I think the purpose of these vignettes of the Legion show that they simply cannot rest in this 5YL universe. There is no downtime. This 'rest' is the calm before the newest storm.

But then we are back to Earth.

Things are unraveling. Weather is horrific with a planetwide cold snap effecting everything. Riots are everywhere. Science Police officers are being murdered in the streets by Dominion death squads. The Dominators are crushing opposition violently.

But their grip is slipping. The resolve of those who worked with them is slipping. And no  scene shows that better than this one. Circe, one of the Dominators patsies and Sun Boys paramour, kills a Dominator official. These SciPo troops were under her charge. She isn't going to work for these bastards any more.

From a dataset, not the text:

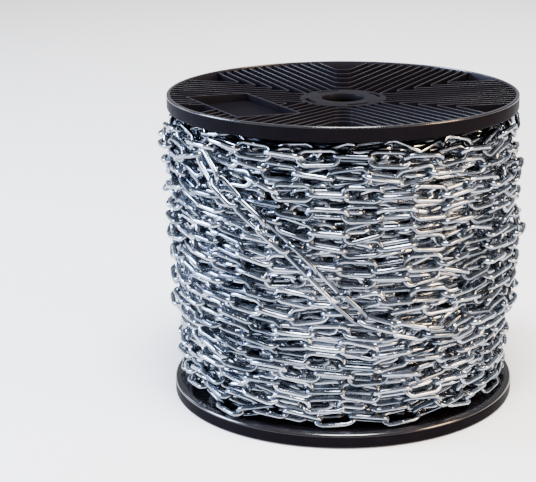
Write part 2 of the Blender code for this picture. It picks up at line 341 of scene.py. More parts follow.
def outside_pocket(route):
    """Cuts a route where it runs into the pocket, and gives the stretches that are left."""
    pocket_edges = (
        (0, -pocket_half_length), (0, pocket_half_length),
        (1, -pocket_near), (1, -pocket_far),
    )
    stretches = []
    current = []
    for start, end in zip(route, route[1:]):
        crossings = {0.0, 1.0}
        step = end - start
        for axis, edge in pocket_edges:
            if abs(step[axis]) > 1e-9:
                share = (edge - start[axis]) / step[axis]
                if 0.0 < share < 1.0:
                    crossings.add(share)
        shares = sorted(crossings)
        for low, high in zip(shares, shares[1:]):
            probe = start + step * (low + high) / 2
            if abs(probe.x) < pocket_half_length and -pocket_far < probe.y < -pocket_near:
                if len(current) > 1:
                    stretches.append(current)
                current = []
                continue
            if not current:
                current = [start + step * low]
            current.append(start + step * high)
    if len(current) > 1:
        stretches.append(current)
    return stretches


def pocket_frame():
    """The middle line of the wall round the pocket, with small round corners."""
    steps = 3
    route = []
    for x, y, turn in (
        (pocket_half_length, -pocket_near, 0), (-pocket_half_length, -pocket_near, 1),
        (-pocket_half_length, -pocket_far, 2), (pocket_half_length, -pocket_far, 3),
    ):
        inward_y = -pocket_corner if y == -pocket_near else pocket_corner
        inward = Vector((-math.copysign(pocket_corner, x), inward_y))
        for step in range(steps + 1):
            angle = math.pi / 2 * (turn + step / steps)
            outward = Vector((math.cos(angle), math.sin(angle)))
            route.append(Vector((x, y)) + inward + pocket_corner * outward)
    return route


def route_mesh(routes, closed_routes):
    """All middle lines as edges, lifted to the cone of the ribs' tops."""
    vertices, edges = [], []
    for route, closed in [(r, False) for r in routes] + [(r, True) for r in closed_routes]:
        start = len(vertices)
        vertices += [(p.x, p.y, face_height(p.length)) for p in route]
        edges += [(start + i, start + i + 1) for i in range(len(route) - 1)]
        if closed:
            edges.append((len(vertices) - 1, start))
    mesh = bpy.data.meshes.new("rib_routes")
    mesh.from_pydata(vertices, edges, [])
    return mesh


def new_tree(name, sizes):
    """A geometry tree with named inputs for its sizes, a material input, and its Geometry in and out."""
    tree = bpy.data.node_groups.new(name, "GeometryNodeTree")
    tree.is_modifier = True
    tree.interface.new_socket("Geometry", in_out="INPUT", socket_type="NodeSocketGeometry")
    for label, kind in sizes:
        tree.interface.new_socket(label, in_out="INPUT", socket_type=kind)
    tree.interface.new_socket("Material", in_out="INPUT", socket_type="NodeSocketMaterial")
    tree.interface.new_socket("Geometry", in_out="OUTPUT", socket_type="NodeSocketGeometry")
    return tree, add_node(tree, "NodeGroupInput").outputs


def end_tree(tree, geometry, material):
    """Every tree ends alike: real geometry, its material, and the output."""
    real = add_node(tree, "GeometryNodeRealizeInstances", {"Geometry": geometry})
    dressed = add_node(tree, "GeometryNodeSetMaterial", {"Geometry": real.outputs[0], "Material": material})
    add_node(tree, "NodeGroupOutput", {"Geometry": dressed.outputs[0]})


def grow(name, mesh, tree, values):
    """Runs a geometry tree on a mesh and gives the plain mesh that it makes."""
    item = add_object(name, mesh)
    modifier = item.modifiers.new(tree.name, "NODES")
    modifier.node_group = tree
    for socket in tree.interface.items_tree:
        if socket.in_out == "INPUT" and socket.name in values:
            modifier[socket.identifier] = values[socket.name]
    return plain_mesh(item, name)


def rib_tree():
    """Upright ribs that hang from the routes: a tall section with rounded edges, cut off inside the web."""
    tree, given = new_tree("moulded_ribs", [
        ("Thickness", "NodeSocketFloat"), ("Depth", "NodeSocketFloat"),
        ("Top Rounding", "NodeSocketFloat"), ("Floor Height", "NodeSocketFloat"),
    ])
    lines = add_node(tree, "GeometryNodeMeshToCurve", {"Mesh": given["Geometry"]})
    upright = add_node(tree, "GeometryNodeSetCurveNormal", {"Curve": lines.outputs[0]}, mode="Z_UP")
    section = add_node(tree, "GeometryNodeCurvePrimitiveQuadrilateral", {
        "Width": given["Thickness"], "Height": given["Depth"],
    })
    half_depth = add_node(tree, "ShaderNodeMath", {0: given["Depth"], 1: 0.5}, operation="MULTIPLY")
    offset = add_node(tree, "ShaderNodeCombineXYZ", {"Y": half_depth.outputs[0]})
    lowered = add_node(tree, "GeometryNodeTransform", {
        "Geometry": section.outputs[0], "Translation": offset.outputs[0],
    })
    rounded = add_node(tree, "GeometryNodeFilletCurve", {
        "Curve": lowered.outputs[0], "Radius": given["Top Rounding"], "Count": 2,
    }, mode="POLY")
    walls = add_node(tree, "GeometryNodeCurveToMesh", {
        "Curve": upright.outputs[0], "Profile Curve": rounded.outputs[0], "Fill Caps": True,
    })
    place = add_node(tree, "GeometryNodeInputPosition")
    parts = add_node(tree, "ShaderNodeSeparateXYZ", {"Vector": place.outputs[0]})
    held_up = add_node(tree, "ShaderNodeMath", {
        0: parts.outputs["Z"], 1: given["Floor Height"],
    }, operation="MAXIMUM")
    clamped = add_node(tree, "ShaderNodeCombineXYZ", {
        "X": parts.outputs["X"], "Y": parts.outputs["Y"], "Z": held_up.outputs[0],
    })
    trimmed = add_node(tree, "GeometryNodeSetPosition", {
        "Geometry": walls.outputs[0], "Position": clamped.outputs[0],
    })
    end_tree(tree, trimmed.outputs[0], given["Material"])
    return tree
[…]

And there is Bounty, watching the whole time, intrigued by this change in loyalties. But look closely. Bounty is looking through a scope, holding a rifle. Was she there to assassinate Circe?? This is a darker world. Heroes might just have to be killers in this war.

So this is a great issue and sort of reignited my love of this title. There is story progression and new subplots and wonderful character moments that give depth to the cast members. The creative team really shines here, giving us just enough of each are to tantalize us and make us want more.

How is this run not beloved by everyone??


  1. "Guess who's back? Wrong!"

    There is no imaginable amount of goodwill that could possiblllly have been amassed that would not have been burned to a crisp by that cover. So there's you're main answer, on top of the overall post-Giffen aimlessness about to set in.

  2. "One thing the book may have introduced to comics is the concept of text pieces and back matter."

    Watchmen may have had a little to do with it as well.

  3. I think one of the keys of this run is how it mixed the sublime, the light and the horrifying (such as Dirk’s fate), sometimes all in the same issue.
    I remember on seeing the cover, bracing myself for a heart breaking story, yet (although I did find that) having all the light touches and the new mysteries brewing (I didn´t have a clue either, Anj…)

  4. Thanks for comments.
    And yes, Watchmen was the first with backmatter. Surprised I forgot. Maybe because I think of that almost exclusively as a trade these days.